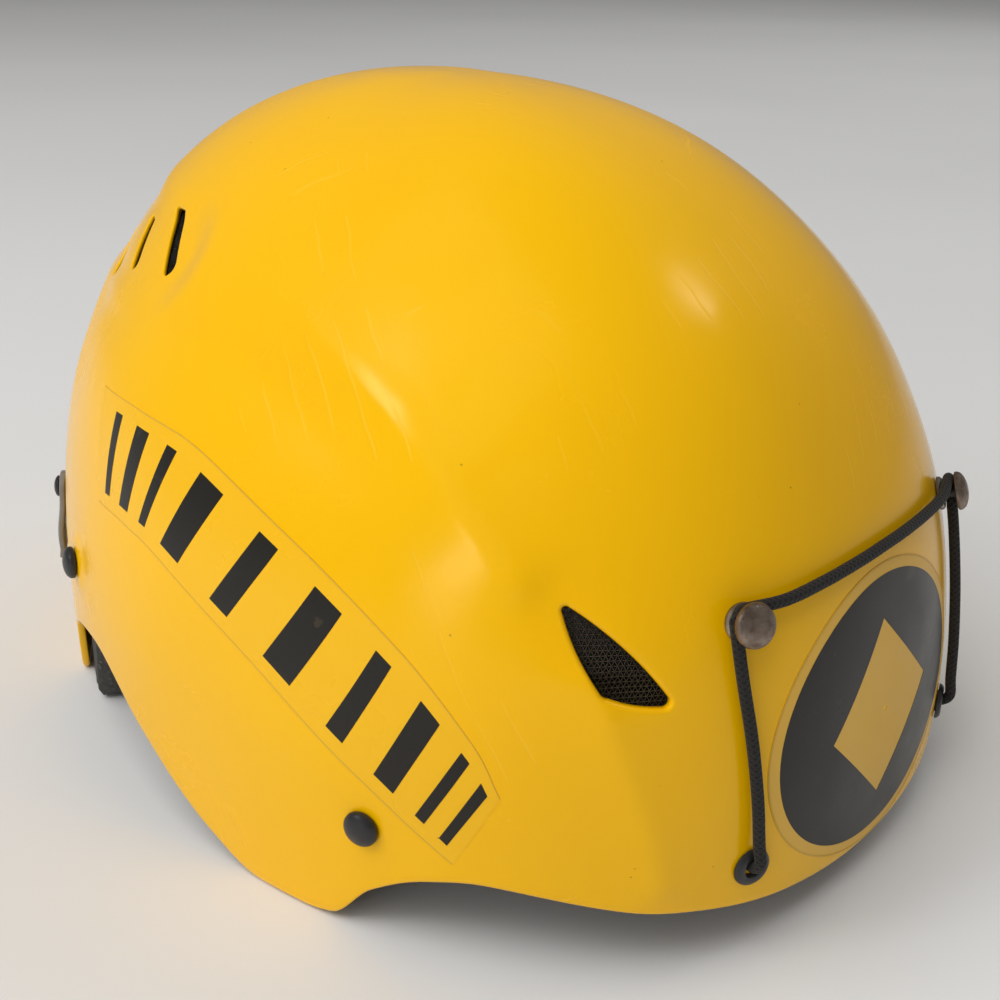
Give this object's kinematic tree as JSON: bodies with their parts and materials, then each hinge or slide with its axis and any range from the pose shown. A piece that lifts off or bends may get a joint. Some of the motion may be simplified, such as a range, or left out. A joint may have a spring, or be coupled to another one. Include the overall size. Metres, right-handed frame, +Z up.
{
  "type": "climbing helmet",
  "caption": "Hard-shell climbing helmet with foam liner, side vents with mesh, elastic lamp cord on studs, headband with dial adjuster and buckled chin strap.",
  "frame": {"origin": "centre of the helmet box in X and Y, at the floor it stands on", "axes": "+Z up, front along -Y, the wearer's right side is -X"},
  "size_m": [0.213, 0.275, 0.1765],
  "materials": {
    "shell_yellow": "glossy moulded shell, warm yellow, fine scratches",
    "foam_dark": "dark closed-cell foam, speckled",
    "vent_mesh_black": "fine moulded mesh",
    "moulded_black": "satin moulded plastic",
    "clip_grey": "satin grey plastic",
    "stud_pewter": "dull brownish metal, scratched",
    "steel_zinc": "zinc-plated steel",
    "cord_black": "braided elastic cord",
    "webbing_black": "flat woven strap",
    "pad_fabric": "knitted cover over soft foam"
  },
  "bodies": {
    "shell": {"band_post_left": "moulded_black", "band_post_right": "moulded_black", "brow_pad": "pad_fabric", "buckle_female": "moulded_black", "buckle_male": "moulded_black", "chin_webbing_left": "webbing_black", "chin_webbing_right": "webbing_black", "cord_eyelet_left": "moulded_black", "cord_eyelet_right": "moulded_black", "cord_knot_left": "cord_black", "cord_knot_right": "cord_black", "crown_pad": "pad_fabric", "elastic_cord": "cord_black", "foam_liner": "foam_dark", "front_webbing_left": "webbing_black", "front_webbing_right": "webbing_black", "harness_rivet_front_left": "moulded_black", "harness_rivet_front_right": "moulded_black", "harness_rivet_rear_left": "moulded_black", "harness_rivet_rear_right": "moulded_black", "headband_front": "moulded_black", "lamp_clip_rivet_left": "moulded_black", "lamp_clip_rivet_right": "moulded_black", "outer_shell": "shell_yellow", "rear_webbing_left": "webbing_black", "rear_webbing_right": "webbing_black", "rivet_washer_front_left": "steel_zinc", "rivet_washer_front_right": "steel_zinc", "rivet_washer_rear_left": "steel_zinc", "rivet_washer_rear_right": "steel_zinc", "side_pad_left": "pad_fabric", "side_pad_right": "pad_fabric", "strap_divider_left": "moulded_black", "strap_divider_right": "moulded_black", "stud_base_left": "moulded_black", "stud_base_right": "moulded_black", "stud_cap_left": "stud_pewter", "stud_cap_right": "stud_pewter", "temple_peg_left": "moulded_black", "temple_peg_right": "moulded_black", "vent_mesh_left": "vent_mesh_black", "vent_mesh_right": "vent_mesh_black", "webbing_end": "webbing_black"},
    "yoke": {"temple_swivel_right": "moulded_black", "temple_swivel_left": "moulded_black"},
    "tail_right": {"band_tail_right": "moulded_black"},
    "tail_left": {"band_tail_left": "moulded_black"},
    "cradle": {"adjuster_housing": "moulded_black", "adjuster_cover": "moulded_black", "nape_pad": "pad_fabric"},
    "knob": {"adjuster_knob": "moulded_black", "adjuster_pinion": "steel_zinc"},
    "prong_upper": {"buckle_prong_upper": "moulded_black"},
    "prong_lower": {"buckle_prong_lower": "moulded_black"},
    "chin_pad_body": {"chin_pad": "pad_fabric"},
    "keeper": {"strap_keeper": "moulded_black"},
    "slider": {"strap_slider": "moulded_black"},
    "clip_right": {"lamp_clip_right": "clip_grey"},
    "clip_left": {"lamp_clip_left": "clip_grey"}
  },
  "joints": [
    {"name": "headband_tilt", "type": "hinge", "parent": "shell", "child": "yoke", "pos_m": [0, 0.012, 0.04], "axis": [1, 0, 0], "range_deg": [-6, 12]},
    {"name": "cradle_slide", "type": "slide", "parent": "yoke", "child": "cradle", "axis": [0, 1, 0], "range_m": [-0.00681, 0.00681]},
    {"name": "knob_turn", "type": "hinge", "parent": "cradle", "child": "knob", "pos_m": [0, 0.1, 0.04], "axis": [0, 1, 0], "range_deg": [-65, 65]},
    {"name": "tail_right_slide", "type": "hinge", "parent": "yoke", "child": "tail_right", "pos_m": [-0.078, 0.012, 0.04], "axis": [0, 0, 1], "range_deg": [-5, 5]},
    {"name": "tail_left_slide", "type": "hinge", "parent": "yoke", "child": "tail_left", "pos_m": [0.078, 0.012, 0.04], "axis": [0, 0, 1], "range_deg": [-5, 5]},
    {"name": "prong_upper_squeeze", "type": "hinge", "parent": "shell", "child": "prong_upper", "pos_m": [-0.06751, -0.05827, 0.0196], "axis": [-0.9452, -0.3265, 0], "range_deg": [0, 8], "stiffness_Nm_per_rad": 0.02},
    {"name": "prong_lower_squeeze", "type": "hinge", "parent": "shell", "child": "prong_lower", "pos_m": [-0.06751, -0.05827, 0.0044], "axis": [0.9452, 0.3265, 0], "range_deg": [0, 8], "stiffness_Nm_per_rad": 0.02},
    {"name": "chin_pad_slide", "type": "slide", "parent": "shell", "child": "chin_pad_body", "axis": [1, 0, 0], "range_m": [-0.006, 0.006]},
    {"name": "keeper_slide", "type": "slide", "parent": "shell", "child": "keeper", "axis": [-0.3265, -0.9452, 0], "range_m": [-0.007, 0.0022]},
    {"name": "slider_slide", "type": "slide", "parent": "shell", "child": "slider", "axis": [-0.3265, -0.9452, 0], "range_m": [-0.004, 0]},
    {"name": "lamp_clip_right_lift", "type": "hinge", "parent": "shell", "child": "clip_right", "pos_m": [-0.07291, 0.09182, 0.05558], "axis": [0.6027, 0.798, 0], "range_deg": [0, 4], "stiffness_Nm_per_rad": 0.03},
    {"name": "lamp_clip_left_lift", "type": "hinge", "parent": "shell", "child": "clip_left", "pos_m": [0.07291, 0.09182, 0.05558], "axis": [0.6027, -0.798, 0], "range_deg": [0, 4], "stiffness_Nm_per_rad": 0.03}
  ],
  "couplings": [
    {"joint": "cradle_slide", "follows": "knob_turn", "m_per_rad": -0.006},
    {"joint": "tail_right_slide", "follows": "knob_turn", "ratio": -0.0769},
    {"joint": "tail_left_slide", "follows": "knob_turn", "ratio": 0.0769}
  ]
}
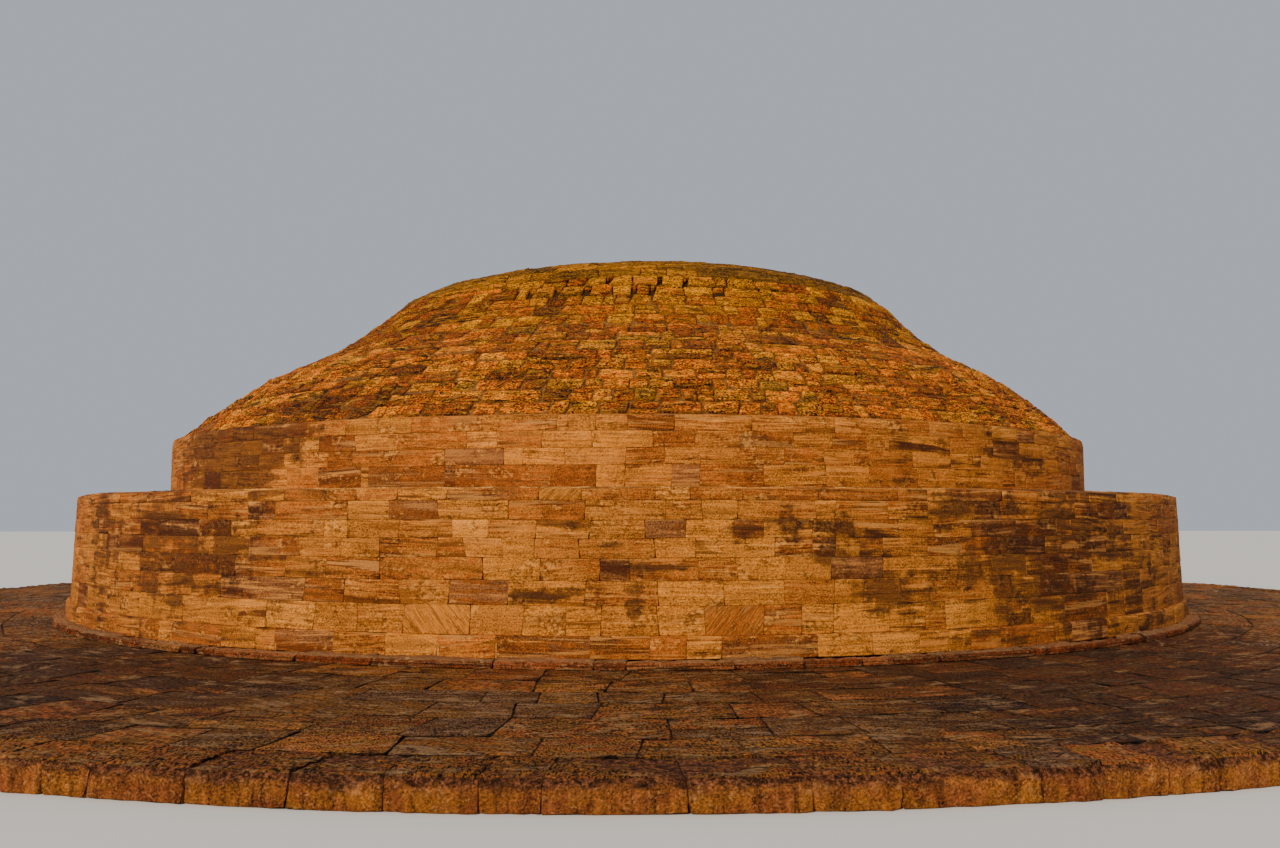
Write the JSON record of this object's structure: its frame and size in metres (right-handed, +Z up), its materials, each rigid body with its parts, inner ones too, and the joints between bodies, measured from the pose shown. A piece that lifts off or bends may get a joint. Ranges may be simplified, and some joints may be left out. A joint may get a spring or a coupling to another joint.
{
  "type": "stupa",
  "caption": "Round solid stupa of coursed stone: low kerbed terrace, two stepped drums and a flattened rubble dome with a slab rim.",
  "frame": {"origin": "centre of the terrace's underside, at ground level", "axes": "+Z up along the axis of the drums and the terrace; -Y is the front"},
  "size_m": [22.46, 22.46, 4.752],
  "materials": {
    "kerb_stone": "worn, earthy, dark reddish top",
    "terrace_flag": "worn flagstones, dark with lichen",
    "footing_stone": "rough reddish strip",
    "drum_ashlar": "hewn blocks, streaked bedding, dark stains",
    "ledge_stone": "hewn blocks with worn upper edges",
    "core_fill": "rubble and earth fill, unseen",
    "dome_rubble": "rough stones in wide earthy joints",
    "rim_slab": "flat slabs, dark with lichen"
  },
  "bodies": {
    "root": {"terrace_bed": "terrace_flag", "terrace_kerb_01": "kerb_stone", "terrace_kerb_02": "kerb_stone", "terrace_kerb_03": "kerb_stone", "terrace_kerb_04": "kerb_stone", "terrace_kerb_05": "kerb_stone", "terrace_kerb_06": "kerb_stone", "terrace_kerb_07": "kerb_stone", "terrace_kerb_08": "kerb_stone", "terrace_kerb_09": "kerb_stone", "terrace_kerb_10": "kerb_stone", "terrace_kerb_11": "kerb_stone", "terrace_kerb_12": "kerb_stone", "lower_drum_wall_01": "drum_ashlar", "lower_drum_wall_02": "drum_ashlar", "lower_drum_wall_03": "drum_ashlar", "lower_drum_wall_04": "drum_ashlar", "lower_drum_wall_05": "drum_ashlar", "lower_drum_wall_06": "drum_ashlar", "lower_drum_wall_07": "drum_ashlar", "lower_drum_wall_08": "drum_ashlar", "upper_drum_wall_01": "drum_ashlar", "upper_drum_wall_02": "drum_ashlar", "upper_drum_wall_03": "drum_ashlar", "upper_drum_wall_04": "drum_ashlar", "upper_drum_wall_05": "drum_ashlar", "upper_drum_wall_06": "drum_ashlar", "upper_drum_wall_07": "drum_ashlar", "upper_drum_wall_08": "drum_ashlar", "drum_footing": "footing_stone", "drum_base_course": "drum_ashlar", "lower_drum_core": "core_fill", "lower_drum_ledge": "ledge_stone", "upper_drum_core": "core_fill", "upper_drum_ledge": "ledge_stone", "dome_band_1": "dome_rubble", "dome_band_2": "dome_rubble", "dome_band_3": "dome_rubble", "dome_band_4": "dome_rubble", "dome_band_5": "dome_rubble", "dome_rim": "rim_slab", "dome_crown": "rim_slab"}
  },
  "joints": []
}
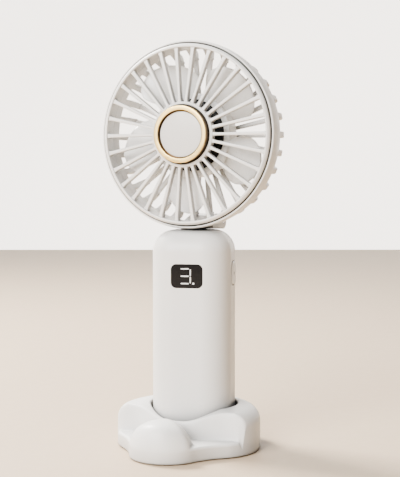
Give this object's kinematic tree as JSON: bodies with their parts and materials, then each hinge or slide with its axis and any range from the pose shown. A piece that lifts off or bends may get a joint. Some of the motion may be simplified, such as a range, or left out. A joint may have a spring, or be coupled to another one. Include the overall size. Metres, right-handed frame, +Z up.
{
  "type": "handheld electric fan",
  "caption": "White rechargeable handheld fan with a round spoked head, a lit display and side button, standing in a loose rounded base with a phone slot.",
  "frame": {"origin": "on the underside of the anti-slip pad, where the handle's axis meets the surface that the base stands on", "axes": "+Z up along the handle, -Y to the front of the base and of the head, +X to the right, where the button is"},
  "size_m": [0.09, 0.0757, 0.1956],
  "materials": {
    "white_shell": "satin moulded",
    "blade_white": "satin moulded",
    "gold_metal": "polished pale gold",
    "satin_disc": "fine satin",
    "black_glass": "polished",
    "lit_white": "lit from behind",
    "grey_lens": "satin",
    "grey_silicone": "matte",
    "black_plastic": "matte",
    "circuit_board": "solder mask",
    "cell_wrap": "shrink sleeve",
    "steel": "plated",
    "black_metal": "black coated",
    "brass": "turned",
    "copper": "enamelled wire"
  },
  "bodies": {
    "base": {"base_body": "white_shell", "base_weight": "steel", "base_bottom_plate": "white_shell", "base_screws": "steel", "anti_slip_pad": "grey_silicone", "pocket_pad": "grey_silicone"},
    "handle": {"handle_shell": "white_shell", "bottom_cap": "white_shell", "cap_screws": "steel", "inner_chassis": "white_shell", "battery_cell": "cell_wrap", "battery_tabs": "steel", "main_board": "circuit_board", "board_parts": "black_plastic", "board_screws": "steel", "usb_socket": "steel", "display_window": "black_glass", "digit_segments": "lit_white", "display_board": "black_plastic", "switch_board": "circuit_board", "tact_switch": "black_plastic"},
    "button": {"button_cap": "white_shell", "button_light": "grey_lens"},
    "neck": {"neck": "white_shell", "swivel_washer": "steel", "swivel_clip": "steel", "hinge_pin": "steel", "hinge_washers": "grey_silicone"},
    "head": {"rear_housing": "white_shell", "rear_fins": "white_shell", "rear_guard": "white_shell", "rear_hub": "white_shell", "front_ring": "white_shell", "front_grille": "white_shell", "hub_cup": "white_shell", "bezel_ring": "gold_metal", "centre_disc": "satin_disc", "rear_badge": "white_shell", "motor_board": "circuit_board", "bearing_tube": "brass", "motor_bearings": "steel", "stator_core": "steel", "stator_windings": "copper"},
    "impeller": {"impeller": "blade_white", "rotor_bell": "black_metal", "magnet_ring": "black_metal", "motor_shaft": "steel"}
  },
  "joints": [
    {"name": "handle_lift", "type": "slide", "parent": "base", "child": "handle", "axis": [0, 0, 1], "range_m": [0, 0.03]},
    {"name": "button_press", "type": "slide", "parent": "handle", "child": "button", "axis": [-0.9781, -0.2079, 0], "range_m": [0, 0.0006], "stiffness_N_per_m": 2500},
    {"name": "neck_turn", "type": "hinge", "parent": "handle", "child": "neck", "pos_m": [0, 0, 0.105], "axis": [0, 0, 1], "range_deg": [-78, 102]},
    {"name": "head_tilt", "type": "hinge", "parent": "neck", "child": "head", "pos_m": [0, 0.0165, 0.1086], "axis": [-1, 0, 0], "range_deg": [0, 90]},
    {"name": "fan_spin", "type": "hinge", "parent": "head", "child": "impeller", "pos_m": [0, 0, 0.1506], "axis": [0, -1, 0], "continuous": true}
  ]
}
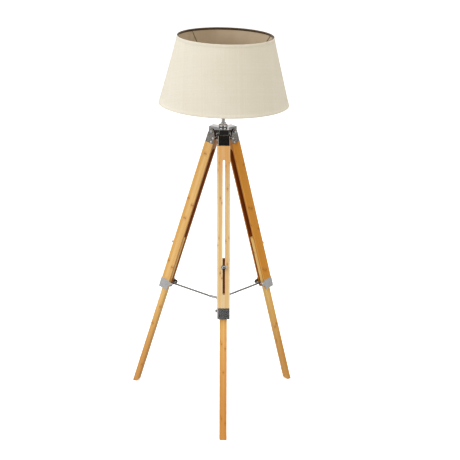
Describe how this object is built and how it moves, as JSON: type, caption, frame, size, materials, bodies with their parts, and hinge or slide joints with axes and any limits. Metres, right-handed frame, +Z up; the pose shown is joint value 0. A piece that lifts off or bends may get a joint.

• **DIRECTIONS**
From the listing above, return each line with the word "joints".

• **SOLUTION TO THE PROBLEM**
  "joints": [
Write the JSON record of this object's structure: its frame and size in metres (right-handed, +Z up), its materials, each rigid body with its parts, inner ones too, and the joints between bodies, measured from the pose shown. A piece that lifts off or bends may get a joint. Ranges may be simplified, and some joints may be left out. A joint may get a spring or a coupling to another joint.
    "dome_rubble": "rough stones in wide earthy joints",
  "joints": []
  "joints": [
Describe how this object is built and how it moves, as JSON: type, caption, frame, size, materials, bodies with their parts, and hinge or slide joints with axes and any limits. Metres, right-handed frame, +Z up; the pose shown is joint value 0. A piece that lifts off or bends may get a joint.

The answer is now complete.